INPUT MATERIAL ::
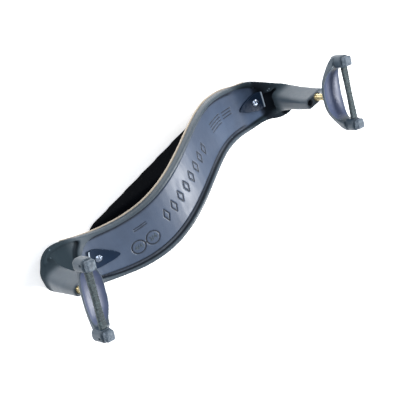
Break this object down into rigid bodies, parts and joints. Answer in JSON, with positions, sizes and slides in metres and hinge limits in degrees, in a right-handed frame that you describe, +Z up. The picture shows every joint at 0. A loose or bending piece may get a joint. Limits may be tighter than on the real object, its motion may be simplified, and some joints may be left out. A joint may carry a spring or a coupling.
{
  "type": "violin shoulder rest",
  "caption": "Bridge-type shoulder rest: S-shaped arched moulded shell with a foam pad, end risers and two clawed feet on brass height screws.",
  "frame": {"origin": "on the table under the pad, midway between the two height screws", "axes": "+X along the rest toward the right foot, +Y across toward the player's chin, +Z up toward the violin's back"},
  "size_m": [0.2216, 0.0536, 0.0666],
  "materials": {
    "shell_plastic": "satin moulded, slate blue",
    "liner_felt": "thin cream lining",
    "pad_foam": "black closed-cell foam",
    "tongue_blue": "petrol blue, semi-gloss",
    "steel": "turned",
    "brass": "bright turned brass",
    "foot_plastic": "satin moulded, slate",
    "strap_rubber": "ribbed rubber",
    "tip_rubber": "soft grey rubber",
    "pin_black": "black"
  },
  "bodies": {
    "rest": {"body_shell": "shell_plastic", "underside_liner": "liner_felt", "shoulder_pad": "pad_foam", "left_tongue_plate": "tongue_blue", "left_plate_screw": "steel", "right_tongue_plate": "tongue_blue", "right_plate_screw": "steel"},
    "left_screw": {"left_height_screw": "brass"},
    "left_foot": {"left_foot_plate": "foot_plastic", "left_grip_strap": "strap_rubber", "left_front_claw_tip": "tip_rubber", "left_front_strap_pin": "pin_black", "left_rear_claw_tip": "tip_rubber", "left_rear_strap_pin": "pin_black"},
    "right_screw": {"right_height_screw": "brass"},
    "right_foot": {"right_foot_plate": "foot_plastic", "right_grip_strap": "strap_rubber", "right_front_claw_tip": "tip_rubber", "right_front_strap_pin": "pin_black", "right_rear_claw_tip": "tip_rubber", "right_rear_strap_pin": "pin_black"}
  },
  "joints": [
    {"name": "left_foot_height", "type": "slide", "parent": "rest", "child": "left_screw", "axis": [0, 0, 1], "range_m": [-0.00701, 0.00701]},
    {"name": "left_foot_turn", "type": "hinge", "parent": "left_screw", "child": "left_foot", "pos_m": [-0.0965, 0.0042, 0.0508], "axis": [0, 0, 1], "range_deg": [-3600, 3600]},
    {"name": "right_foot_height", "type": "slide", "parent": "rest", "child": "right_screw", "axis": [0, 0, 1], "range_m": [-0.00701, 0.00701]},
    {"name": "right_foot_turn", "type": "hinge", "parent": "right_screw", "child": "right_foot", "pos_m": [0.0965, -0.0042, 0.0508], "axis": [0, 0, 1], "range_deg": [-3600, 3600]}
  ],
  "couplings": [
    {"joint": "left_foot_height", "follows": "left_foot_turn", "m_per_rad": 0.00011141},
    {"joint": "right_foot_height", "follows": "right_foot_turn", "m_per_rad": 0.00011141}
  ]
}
--
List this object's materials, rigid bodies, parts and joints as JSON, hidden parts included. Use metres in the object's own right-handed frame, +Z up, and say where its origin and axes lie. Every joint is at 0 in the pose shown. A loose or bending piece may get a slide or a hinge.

SHORT TASK :: Where a line holds "parts", copy that line.

EXERCISE RESULT ::
Break this object down into rigid bodies, parts and joints. Answer in JSON, with positions, sizes and slides in metres and hinge limits in degrees, in a right-handed frame that you describe, +Z up. The picture shows every joint at 0. A loose or bending piece may get a joint. Limits may be tighter than on the real object, its motion may be simplified, and some joints may be left out. A joint may carry a spring or a coupling.
List this object's materials, rigid bodies, parts and joints as JSON, hidden parts included. Use metres in the object's own right-handed frame, +Z up, and say where its origin and axes lie. Every joint is at 0 in the pose shown. A loose or bending piece may get a slide or a hinge.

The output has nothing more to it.